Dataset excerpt
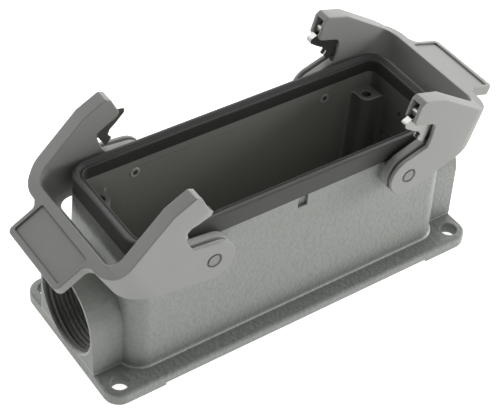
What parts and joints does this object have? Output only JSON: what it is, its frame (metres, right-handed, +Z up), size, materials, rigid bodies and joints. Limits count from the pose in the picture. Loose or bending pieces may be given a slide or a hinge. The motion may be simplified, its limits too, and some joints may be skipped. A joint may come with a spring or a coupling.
{
  "type": "heavy duty rectangular connector housing",
  "caption": "Surface-mounting die-cast housing of a rectangular connector with threaded cable entry, rim seal and forked locking levers.",
  "frame": {"origin": "under the middle of the housing, on the plane of its feet, at the centre of the four mounting holes", "axes": "+X along the housing away from the threaded cable entry, +Y across it, +Z up out of the cavity"},
  "size_m": [0.165, 0.0568, 0.0755],
  "materials": {
    "housing_coat": "hammer-textured grey powder coat on a die casting",
    "lever_plastic": "smooth semi-matt moulded grey",
    "seal_rubber": "matt black",
    "stainless": "bright stamped stainless",
    "pin_steel": "coated steel, riveted"
  },
  "bodies": {
    "housing_body": {"housing": "housing_coat", "rim_seal": "seal_rubber", "pivot_pin_left_near": "pin_steel", "pivot_pin_left_far": "pin_steel", "pivot_pin_right_near": "pin_steel", "pivot_pin_right_far": "pin_steel"},
    "lever_left_body": {"lever_left": "lever_plastic", "catch_left_near": "stainless", "catch_left_far": "stainless", "leaf_spring_left_near": "stainless", "leaf_spring_left_far": "stainless"},
    "lever_right_body": {"lever_right": "lever_plastic", "catch_right_near": "stainless", "catch_right_far": "stainless", "leaf_spring_right_near": "stainless", "leaf_spring_right_far": "stainless"}
  },
  "joints": [
    {"name": "lever_left_hinge", "type": "hinge", "parent": "housing_body", "child": "lever_left_body", "pos_m": [-0.03702, 0, 0.04612], "axis": [0, 1, 0], "range_deg": [0, 29]},
    {"name": "lever_right_hinge", "type": "hinge", "parent": "housing_body", "child": "lever_right_body", "pos_m": [0.03702, 0, 0.04612], "axis": [0, -1, 0], "range_deg": [-12, 17]}
  ]
}
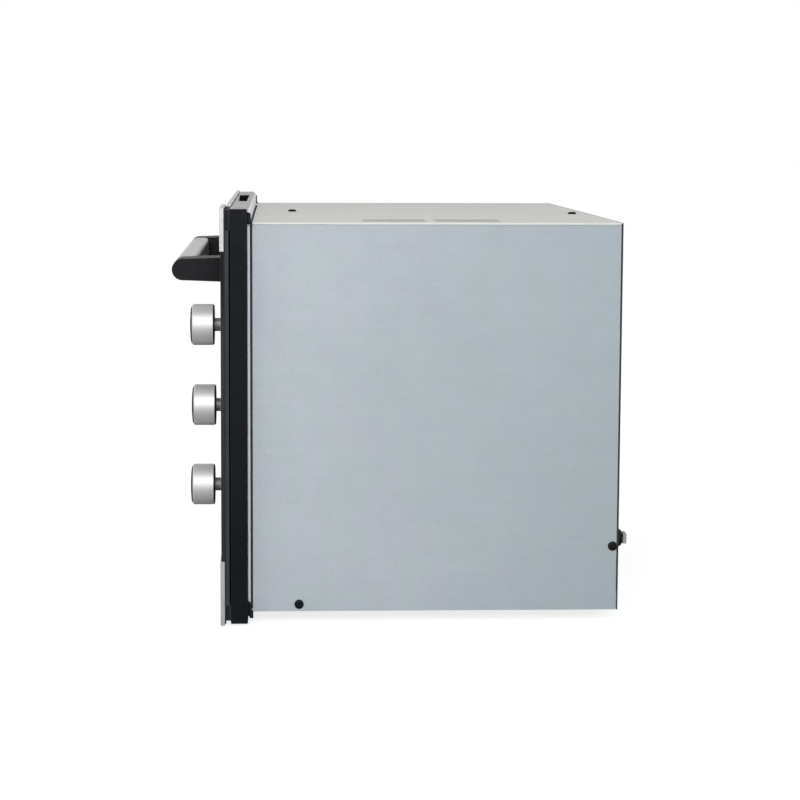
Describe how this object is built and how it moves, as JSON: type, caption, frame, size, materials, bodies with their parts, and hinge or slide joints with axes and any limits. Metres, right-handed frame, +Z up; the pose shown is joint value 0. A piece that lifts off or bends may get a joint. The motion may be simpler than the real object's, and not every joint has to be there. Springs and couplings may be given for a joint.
{
  "type": "compact built-in deck oven",
  "caption": "Compact built-in electric oven: galvanised casing, black front bezel, drop-down glass door with bar handle, side column of turning knobs, rack and stone deck inside.",
  "frame": {"origin": "centre of the casing's underside", "axes": "+X to the right as seen from the front, +Y to the back, +Z up; the front faces -Y"},
  "size_m": [0.583, 0.4626, 0.4158],
  "materials": {
    "galvanised": "galvanised spangle",
    "zinc_top": "satin zinc",
    "zinc_plate": "bright zinc",
    "back_sheet": "dark satin",
    "black_screw": "blackened steel",
    "bezel_black": "black semi-gloss moulding",
    "black_plastic": "fine matt texture",
    "grey_plastic": "satin",
    "dark_foam": "foam",
    "black_glass": "back-painted polished glass",
    "pane_glass": "clear tempered glass",
    "brushed_steel": "fine horizontal brushing",
    "handle_metal": "satin anodised",
    "knob_metal": "turned satin",
    "spindle_metal": "machined",
    "cavity_enamel": "speckled vitreous enamel",
    "wool": "mineral wool",
    "gasket_rubber": "silicone",
    "stone": "cordierite stone",
    "heater_sheath": "oxidised sheath",
    "chrome_wire": "bright plated wire",
    "ceramic": "glazed steatite",
    "lamp_glass": "clear",
    "tray_steel": "dark enamelled steel"
  },
  "bodies": {
    "oven": {"casing_side_right": "galvanised", "casing_side_left": "galvanised", "casing_top": "zinc_top", "casing_base": "galvanised", "casing_back": "back_sheet", "casing_screws": "black_screw", "front_plate": "zinc_plate", "front_seal": "dark_foam", "bezel_frame": "bezel_black", "corner_spacers": "black_plastic", "top_crossbar": "zinc_plate", "compartment_divider": "galvanised", "support_rails": "galvanised", "cavity_liner": "cavity_enamel", "insulation_blanket": "wool", "door_gasket": "gasket_rubber", "deck_rails": "chrome_wire", "deck_stone": "stone", "upper_heater": "heater_sheath", "lower_heater": "heater_sheath", "rack_guides": "chrome_wire", "lamp_holder": "ceramic", "lamp_bulb": "lamp_glass", "lamp_lens": "lamp_glass", "fan_frame": "black_plastic", "control_carrier": "grey_plastic", "control_gasket": "gasket_rubber", "control_glass": "black_glass", "control_strip_top": "brushed_steel", "control_strip_foot": "brushed_steel", "control_bracket": "zinc_plate", "thermostat": "ceramic", "function_switch": "ceramic", "timer": "ceramic", "terminal_block": "ceramic", "cable_gland": "black_plastic", "cord_clamp": "grey_plastic", "lower_fascia": "black_glass", "fascia_strip": "brushed_steel", "hinge_brackets": "zinc_plate"},
    "door": {"door_glass": "black_glass", "door_strip": "brushed_steel", "door_frame": "bezel_black", "door_inner_glass": "pane_glass", "hinge_arms": "zinc_plate", "handle_bar": "handle_metal", "handle_brackets": "black_plastic", "handle_screws": "zinc_plate"},
    "temperature_knob": {"temperature_knob_core": "black_plastic", "temperature_knob_sleeve": "knob_metal", "temperature_spindle": "spindle_metal"},
    "function_knob": {"function_knob_core": "black_plastic", "function_knob_sleeve": "knob_metal", "function_spindle": "spindle_metal"},
    "timer_knob": {"timer_knob_core": "black_plastic", "timer_knob_sleeve": "knob_metal", "timer_spindle": "spindle_metal"},
    "rack": {"wire_rack": "chrome_wire", "baking_tray": "tray_steel"},
    "fan": {"fan_impeller": "black_plastic"}
  },
  "joints": [
    {"name": "door_hinge", "type": "hinge", "parent": "oven", "child": "door", "pos_m": [-0.043, -0.2015, 0.062], "axis": [1, 0, 0], "range_deg": [0, 90], "stiffness_Nm_per_rad": 4, "springref_deg": -20.05},
    {"name": "rack_slide", "type": "slide", "parent": "oven", "child": "rack", "axis": [0, -1, 0], "range_m": [0, 0.126]},
    {"name": "temperature_turn", "type": "hinge", "parent": "oven", "child": "temperature_knob", "pos_m": [0.24375, -0.23, 0.2855], "axis": [0, 1, 0], "range_deg": [0, 270]},
    {"name": "function_turn", "type": "hinge", "parent": "oven", "child": "function_knob", "pos_m": [0.24375, -0.23, 0.2045], "axis": [0, 1, 0], "range_deg": [0, 270]},
    {"name": "timer_turn", "type": "hinge", "parent": "oven", "child": "timer_knob", "pos_m": [0.24375, -0.23, 0.1235], "axis": [0, 1, 0], "range_deg": [0, 300]},
    {"name": "fan_spin", "type": "hinge", "parent": "oven", "child": "fan", "pos_m": [0.229, -0.004, 0.37], "axis": [0, 0, 1], "continuous": true}
  ],
  "couplings": [
    {"joint": "rack_slide", "follows": "door_hinge", "m_per_rad": 0.08}
  ]
}
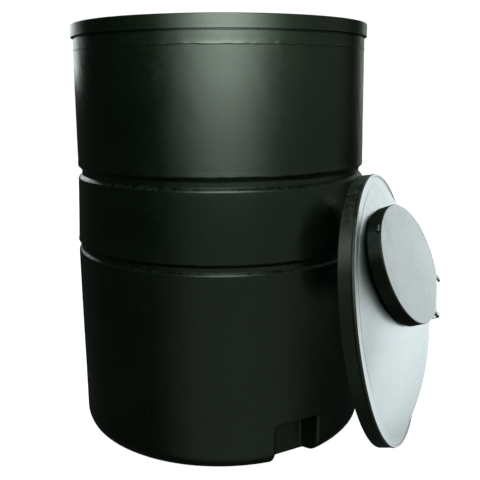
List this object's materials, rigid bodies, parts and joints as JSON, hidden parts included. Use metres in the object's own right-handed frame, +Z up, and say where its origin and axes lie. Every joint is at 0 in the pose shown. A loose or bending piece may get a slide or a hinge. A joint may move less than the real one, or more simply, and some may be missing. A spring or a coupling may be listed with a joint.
{
  "type": "open head water tank with loose domed lid",
  "caption": "Tall open-head plastic tank with a rim collar, ring grooves and an outlet recess, its domed lid with a hinged access cap leaning on the wall.",
  "frame": {"origin": "centre of the tank's flat underside, on the ground", "axes": "+Z up along the tank's axis; -Y is the front, and the lid leans at the +X side, turned to the front"},
  "size_m": [1.458, 1.3457, 1.604],
  "materials": {
    "black_plastic": "semi-gloss rotomoulded polyethylene with faint waviness",
    "gasket_rubber": "matte",
    "stainless_steel": "plain"
  },
  "bodies": {
    "tank": {"tank_shell": "black_plastic"},
    "lid": {"lid_shell": "black_plastic", "hinge_bracket": "black_plastic", "hinge_pin": "stainless_steel", "pin_clip": "stainless_steel", "bracket_screw_1": "stainless_steel", "bracket_screw_2": "stainless_steel", "bracket_nut_1": "stainless_steel", "bracket_nut_2": "stainless_steel"},
    "cap": {"access_cap": "black_plastic", "cap_gasket": "gasket_rubber"}
  },
  "joints": [
    {"name": "lid_lift_off", "type": "slide", "parent": "tank", "child": "lid", "axis": [0.9045, -0.3933, 0.165], "range_m": [0, 0.45]},
    {"name": "cap_hinge", "type": "hinge", "parent": "lid", "child": "cap", "pos_m": [0.79172, -0.38878, 0.60294], "axis": [0.2016, 0.7353, 0.6471], "range_deg": [0, 150]}
  ]
}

### TASK PROMPT
Locate the string "from" in the listing above and copy every line where it occurs.

### WORKED SOLUTION
What parts and joints does this object have? Output only JSON: what it is, its frame (metres, right-handed, +Z up), size, materials, rigid bodies and joints. Limits count from the pose in the picture. Loose or bending pieces may be given a slide or a hinge. The motion may be simplified, its limits too, and some joints may be skipped. A joint may come with a spring or a coupling.
  "frame": {"origin": "under the middle of the housing, on the plane of its feet, at the centre of the four mounting holes", "axes": "+X along the housing away from the threaded cable entry, +Y across it, +Z up out of the cavity"},
  "frame": {"origin": "centre of the casing's underside", "axes": "+X to the right as seen from the front, +Y to the back, +Z up; the front faces -Y"},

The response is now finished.